Intorno infuriano altre crepe. I sistemi di contenimento per i metahumans falliscono. Tre evasioni in due mesi fra Bel Reeve e Arkham Asylum accendono l’allarme. Non parliamo di Lex Luthor, che non è un metahuman, ma di possibili figure come Animal Vegetable Mineral Man e un ventaglio infinito di folli che suggerisce un Batman più attivo che mai.
Maxwell Lord insiste pubblicamente sul rischio di incendiare la diffidenza popolare con ogni vittima collaterale. Il mondo sembra sul punto di chiedere una risposta estrema. In questo scenario, la nascita di una vera Justice League come faro morale non appare un feticcio nostalgico ma una necessità narrativa e politica. C’è chi parla di teoria del Kingdom Come al contrario, una specie di profezia che inverte l’ordine degli eventi per far emergere un’etica condivisa prima del disastro definitivo.
Il tutto è filtrato dall’inconfondibile firma tonale della serie. Il nuovo ballo d’apertura sulle note di Oh Lord dei Foxy Shazam sprigiona ironia e straniamento. Ma il resto dell’episodio spinge sul pedale dell’introspezione e della colpa. Peacemaker 2 eredita trame aperte e le rilancia con maturità. Le conseguenze delle azioni di Amanda Waller su Harcourt, la reputazione fragile di Peacemaker, la Quantum Unfolding Chamber come detonatore di una narrazione multidimensionale, la continuità quasi organica della storia di Rick Flag Senior e di Argus. Tutto converge in un mosaico che non perde mai il ritmo.

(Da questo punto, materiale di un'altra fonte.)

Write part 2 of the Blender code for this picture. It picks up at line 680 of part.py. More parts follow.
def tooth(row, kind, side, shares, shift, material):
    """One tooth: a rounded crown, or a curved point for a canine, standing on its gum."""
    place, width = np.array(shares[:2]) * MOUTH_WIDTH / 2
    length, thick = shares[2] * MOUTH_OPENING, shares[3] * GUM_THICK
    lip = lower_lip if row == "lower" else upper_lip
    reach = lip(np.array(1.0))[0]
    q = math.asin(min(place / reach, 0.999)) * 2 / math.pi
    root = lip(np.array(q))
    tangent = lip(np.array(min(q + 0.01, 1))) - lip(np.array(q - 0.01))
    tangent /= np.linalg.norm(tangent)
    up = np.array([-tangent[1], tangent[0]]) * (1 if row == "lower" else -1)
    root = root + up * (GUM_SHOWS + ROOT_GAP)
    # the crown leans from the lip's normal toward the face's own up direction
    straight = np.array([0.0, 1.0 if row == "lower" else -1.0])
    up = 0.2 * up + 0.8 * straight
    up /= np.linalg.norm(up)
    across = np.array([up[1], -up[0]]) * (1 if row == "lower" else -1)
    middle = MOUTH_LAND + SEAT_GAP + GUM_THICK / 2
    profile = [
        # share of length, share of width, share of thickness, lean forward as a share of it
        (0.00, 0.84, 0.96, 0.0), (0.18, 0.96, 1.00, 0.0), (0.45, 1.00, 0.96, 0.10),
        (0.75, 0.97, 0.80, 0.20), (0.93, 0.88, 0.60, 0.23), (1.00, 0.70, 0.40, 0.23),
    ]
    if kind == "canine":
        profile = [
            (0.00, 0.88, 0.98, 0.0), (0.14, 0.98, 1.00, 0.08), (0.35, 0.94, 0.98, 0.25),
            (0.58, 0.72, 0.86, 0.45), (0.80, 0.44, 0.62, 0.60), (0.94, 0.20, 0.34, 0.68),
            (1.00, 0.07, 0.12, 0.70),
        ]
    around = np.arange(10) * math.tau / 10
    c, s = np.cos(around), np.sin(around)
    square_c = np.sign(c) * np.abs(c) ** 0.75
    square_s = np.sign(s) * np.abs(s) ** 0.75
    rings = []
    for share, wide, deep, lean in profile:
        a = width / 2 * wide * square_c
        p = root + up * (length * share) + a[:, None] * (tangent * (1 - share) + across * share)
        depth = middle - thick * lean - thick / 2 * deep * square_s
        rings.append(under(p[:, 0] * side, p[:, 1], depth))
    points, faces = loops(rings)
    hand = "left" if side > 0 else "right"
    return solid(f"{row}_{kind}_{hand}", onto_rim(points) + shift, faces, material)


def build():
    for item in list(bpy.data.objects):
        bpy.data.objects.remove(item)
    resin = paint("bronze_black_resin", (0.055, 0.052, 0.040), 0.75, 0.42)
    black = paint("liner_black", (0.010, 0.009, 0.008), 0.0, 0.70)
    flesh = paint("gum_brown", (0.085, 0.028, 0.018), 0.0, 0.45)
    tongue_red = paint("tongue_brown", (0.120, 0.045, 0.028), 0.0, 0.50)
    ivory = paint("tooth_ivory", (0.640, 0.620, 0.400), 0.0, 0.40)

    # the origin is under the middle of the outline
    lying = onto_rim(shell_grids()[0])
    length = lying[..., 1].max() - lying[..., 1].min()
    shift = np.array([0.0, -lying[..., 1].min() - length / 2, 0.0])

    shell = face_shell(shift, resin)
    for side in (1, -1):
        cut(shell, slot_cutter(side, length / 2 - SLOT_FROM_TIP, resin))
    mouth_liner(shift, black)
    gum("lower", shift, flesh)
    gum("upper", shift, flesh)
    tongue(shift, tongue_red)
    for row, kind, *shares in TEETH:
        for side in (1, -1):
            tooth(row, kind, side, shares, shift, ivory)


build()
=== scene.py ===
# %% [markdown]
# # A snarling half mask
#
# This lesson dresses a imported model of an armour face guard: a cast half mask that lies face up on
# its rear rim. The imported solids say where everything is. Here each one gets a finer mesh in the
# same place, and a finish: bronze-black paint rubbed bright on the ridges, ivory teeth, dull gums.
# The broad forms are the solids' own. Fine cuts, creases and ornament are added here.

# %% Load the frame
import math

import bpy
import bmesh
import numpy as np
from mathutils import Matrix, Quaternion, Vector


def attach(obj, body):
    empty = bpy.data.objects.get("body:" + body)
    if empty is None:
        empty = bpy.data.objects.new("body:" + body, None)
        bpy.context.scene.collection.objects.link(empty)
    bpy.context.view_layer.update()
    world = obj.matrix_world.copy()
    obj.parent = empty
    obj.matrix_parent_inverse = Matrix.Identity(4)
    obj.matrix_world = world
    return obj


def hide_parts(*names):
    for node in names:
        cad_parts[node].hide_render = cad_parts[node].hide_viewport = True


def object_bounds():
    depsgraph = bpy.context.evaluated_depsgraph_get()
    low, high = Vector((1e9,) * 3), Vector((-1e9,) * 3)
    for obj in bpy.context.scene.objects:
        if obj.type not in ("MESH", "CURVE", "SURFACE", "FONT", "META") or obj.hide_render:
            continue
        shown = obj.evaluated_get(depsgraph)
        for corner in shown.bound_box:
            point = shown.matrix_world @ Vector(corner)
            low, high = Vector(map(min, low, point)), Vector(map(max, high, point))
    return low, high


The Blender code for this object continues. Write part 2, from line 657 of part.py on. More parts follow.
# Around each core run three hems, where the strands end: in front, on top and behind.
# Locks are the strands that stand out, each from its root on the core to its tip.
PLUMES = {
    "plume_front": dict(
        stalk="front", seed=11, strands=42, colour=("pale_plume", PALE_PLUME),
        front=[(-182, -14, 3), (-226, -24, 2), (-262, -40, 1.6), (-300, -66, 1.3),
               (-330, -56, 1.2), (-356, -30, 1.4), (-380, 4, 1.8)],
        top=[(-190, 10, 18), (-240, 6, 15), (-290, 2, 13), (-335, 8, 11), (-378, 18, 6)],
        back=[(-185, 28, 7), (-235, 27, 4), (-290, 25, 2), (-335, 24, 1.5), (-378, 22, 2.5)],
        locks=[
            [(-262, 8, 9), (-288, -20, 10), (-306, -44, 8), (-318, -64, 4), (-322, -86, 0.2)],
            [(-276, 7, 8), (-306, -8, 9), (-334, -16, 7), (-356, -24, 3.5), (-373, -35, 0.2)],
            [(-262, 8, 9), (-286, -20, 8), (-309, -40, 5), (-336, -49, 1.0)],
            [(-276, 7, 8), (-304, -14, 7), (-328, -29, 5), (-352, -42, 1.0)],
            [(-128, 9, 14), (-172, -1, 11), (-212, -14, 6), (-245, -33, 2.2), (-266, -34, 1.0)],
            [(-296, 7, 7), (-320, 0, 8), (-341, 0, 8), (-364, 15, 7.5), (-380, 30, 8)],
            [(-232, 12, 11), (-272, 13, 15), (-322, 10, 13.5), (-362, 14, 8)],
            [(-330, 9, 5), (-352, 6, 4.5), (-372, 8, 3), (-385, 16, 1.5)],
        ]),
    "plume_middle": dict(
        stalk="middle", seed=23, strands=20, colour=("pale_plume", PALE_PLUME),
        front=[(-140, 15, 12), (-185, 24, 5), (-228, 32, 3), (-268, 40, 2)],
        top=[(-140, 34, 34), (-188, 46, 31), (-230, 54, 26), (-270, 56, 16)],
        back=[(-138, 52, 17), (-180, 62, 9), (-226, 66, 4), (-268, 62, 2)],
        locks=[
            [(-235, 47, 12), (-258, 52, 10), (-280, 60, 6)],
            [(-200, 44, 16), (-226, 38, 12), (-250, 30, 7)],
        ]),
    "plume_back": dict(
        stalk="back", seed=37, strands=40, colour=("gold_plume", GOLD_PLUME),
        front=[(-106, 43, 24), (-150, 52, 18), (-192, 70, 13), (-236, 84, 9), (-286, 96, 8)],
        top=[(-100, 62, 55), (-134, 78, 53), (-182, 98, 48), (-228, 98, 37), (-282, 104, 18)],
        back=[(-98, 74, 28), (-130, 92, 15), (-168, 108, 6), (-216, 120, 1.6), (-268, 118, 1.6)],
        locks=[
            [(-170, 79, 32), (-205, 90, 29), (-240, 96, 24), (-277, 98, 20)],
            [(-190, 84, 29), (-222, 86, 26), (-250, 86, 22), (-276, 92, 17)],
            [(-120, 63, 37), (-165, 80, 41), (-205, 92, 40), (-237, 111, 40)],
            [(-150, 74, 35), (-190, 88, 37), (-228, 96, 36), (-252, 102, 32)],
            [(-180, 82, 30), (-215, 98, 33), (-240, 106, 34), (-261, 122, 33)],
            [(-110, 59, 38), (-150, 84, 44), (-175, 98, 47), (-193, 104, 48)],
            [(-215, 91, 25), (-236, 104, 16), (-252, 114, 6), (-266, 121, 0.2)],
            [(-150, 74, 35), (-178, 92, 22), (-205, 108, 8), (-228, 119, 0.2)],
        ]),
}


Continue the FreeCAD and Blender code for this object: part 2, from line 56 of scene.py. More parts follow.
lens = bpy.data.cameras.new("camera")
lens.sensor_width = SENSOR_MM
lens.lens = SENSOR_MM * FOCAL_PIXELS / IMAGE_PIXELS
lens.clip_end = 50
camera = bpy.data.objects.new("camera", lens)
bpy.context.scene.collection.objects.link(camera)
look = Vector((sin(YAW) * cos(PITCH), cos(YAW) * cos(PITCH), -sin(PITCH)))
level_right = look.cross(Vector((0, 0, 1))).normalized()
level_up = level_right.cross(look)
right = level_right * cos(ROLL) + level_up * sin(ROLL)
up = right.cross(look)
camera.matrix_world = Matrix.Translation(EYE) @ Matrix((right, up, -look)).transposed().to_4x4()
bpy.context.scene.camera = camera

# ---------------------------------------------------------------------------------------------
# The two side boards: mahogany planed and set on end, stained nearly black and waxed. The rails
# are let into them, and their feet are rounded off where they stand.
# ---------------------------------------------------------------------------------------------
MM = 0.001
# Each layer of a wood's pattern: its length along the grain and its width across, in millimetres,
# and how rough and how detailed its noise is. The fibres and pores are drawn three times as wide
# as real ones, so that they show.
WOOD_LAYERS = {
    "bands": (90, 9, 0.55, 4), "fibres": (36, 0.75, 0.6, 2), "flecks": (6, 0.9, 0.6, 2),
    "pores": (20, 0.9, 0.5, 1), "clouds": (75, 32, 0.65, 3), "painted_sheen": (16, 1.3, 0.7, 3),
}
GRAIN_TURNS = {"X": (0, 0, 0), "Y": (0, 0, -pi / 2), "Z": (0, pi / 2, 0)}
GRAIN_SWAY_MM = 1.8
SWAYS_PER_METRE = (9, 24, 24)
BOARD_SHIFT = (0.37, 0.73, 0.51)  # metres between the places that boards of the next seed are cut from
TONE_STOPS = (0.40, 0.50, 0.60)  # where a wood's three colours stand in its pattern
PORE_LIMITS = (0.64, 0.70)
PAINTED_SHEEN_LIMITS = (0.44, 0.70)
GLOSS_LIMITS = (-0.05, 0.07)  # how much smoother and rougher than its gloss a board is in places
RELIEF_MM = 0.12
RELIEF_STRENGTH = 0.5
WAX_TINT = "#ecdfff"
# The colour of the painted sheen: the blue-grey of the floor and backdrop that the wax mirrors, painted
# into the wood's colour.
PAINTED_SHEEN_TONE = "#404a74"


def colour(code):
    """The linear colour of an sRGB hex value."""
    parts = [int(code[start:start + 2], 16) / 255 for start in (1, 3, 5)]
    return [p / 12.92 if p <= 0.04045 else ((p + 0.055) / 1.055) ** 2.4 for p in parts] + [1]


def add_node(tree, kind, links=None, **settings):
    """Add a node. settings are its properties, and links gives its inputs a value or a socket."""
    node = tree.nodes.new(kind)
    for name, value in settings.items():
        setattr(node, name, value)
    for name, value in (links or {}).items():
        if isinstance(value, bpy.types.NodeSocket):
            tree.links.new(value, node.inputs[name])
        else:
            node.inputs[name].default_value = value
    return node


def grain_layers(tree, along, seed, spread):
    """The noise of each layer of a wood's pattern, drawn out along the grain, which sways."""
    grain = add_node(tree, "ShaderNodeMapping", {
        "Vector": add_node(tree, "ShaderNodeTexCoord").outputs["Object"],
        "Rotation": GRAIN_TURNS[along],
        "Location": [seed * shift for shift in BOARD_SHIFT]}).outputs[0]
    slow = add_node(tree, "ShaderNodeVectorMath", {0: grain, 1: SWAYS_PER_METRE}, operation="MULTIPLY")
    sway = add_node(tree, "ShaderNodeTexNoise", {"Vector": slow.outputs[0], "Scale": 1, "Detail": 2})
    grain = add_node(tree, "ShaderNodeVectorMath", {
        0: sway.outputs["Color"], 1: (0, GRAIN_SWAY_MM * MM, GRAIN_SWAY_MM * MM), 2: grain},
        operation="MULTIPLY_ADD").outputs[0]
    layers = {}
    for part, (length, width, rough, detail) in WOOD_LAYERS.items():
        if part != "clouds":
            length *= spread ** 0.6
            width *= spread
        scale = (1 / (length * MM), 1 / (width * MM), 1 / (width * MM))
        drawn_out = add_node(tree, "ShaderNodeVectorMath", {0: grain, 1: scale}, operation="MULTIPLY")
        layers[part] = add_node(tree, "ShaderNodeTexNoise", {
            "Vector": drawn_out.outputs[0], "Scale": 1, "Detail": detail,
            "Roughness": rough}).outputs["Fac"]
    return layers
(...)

Il verdetto è chiaro. Peacemaker 2 apre la stagione con un episodio solido, ambizioso e inquieto, capace di miscelare azione brutale, humour corrosivo e una domanda morale che non smette di pulsare. Non è solo intrattenimento. È la prima tessera di una mappa che promette conseguenze per l’intero DCU e che chiede al suo protagonista la cosa più difficile di tutte. Smontare il mito che si è costruito addosso e diventare, finalmente, l’eroe che dice di essere.